If you thought the Blues’ penalty kill was something to contend with, we need to talk about their power play. Currently, they have the third best power play in the league. Last night, Saint Louis played Seattle. The opening goal of the night, was a power play tally by Robert Thomas. That power play was the result of a double-minor for high-sticking by Seattle’s Jared McCann. While the Blues didn’t take full advantage of the double-minor, they still were able to get a goal during that man advantage.
If the Blues are smart, they will take a page out of Nashville’s playbook. The Predators looked to thug things up, and they were able to do so. I don’t know about you, but if you thought Mark Borowiecki was there to provide offense, you’d be wrong. The Predators could care less if he was sitting in the penalty box. However his fight took Marcus Foligno to the penalty box as well. While Borowiecki doesn’t bring much to the ice besides muscle, the same cannot be said about Foligno. Yes, Foligno has muscle, but he’s proven that he can score as well. So who does Saint Louis have to play the Borowiecki game? Well his name is Robert Bortuzzo.
What also has me concerned is a bit of a mental game. Tonight marks the first matchup against the Blues since the Winter Classic game. While I would like to say the Wild can focus on the game itself, I do worry about externals. There is the worry about will they focus on the rematch aspect, but fail to concentrate on the basics of hockey. There is the worry about the physical part of the game, while biting on every fight invitation. However, I have to keep myself from worrying too much.
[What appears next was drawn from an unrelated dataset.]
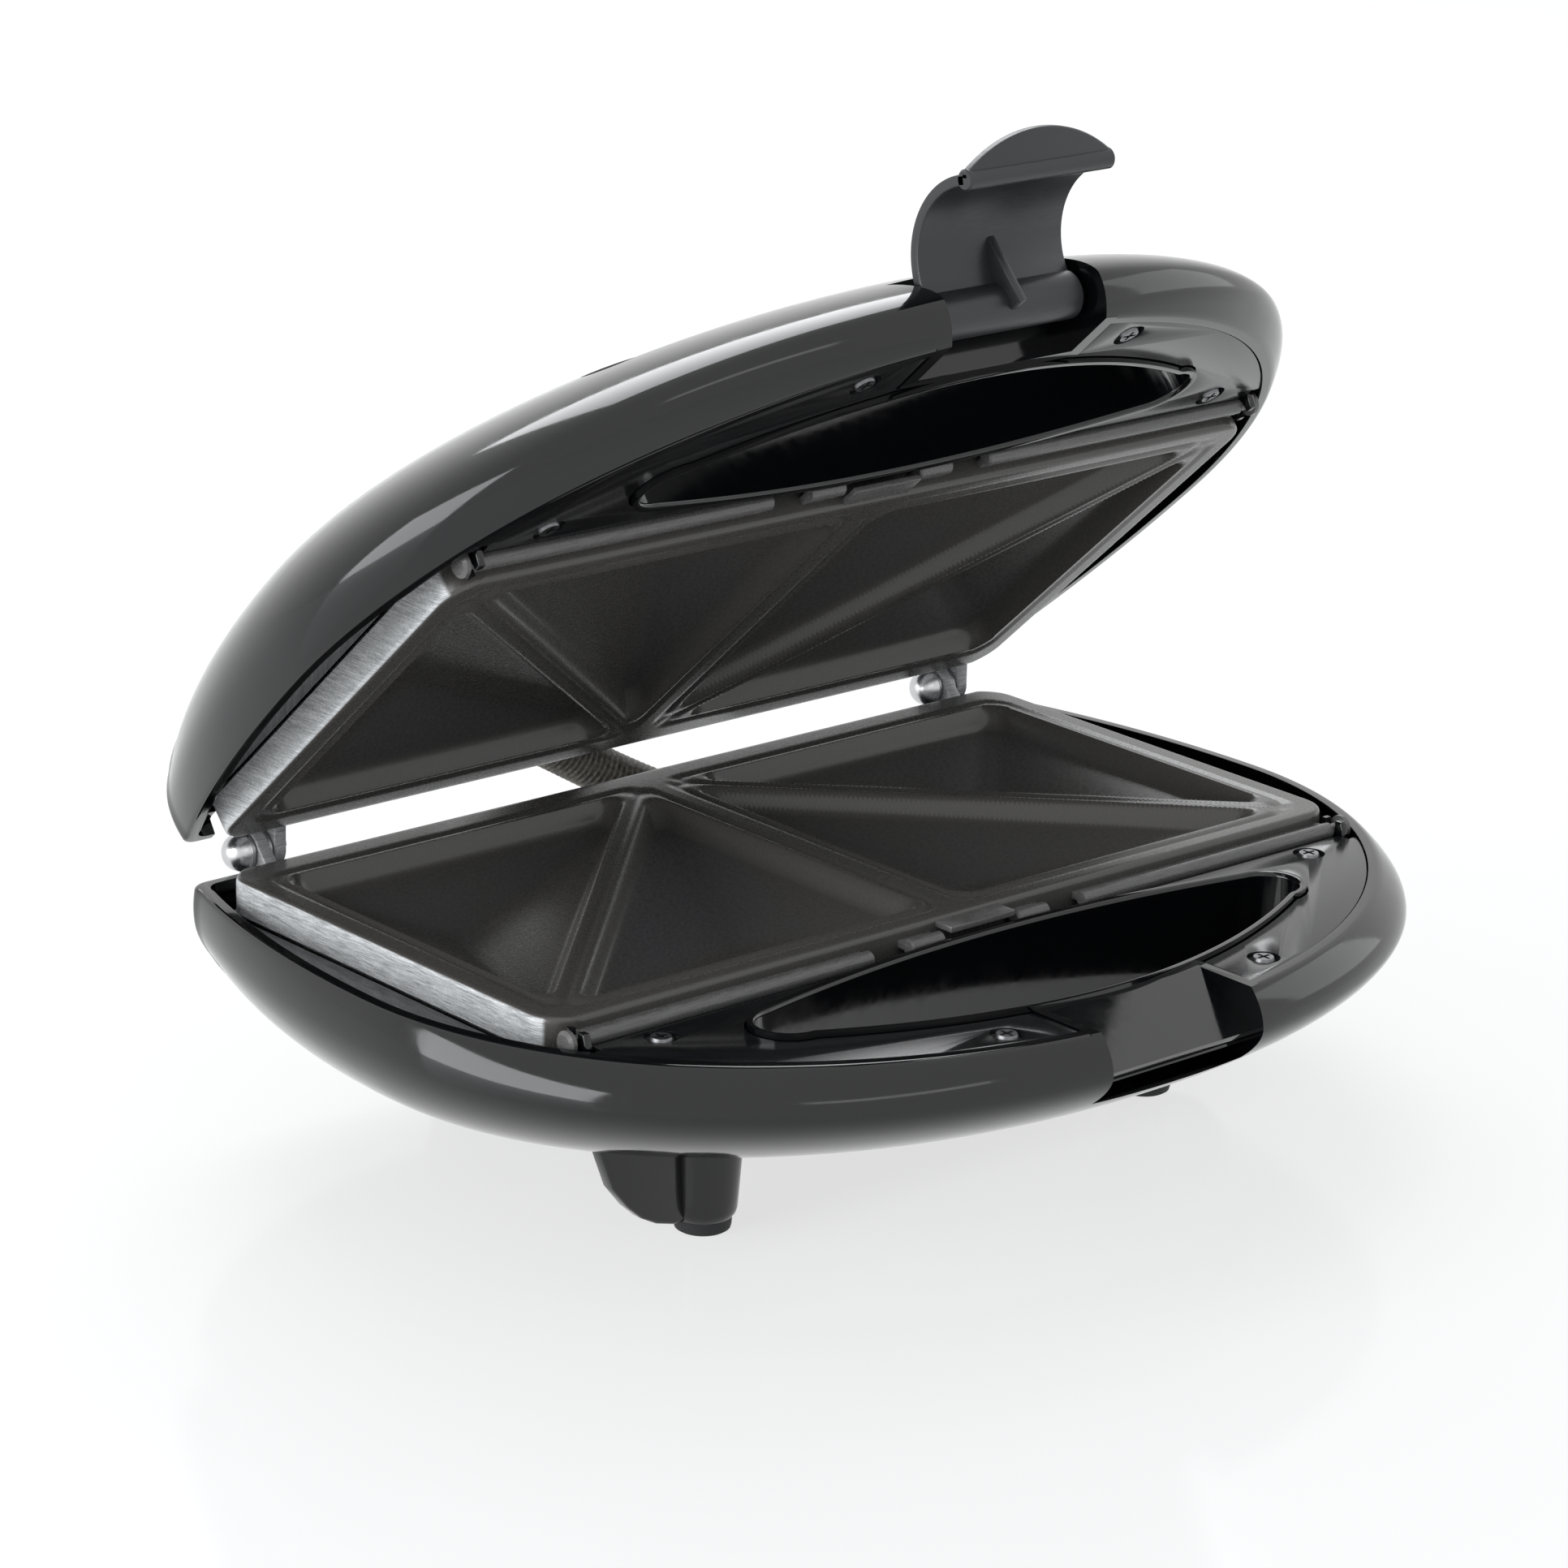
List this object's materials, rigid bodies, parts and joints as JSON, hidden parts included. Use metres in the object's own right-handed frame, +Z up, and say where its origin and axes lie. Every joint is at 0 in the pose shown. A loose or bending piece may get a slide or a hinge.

While tonight ends the current road trip, I don’t know if that will get them out of the mental games. Just when things are going right, it doesn’t take much for Minnesota to take a wrong step. However, I want to hold on to the hope that the missteps they make teach them valuable lessons. There are teachable moments there, but what they learn from them is yet to be seen. Yes we can see the end of the season, but are they already looking too far ahead. Hopefully they don’t step up to win some crap.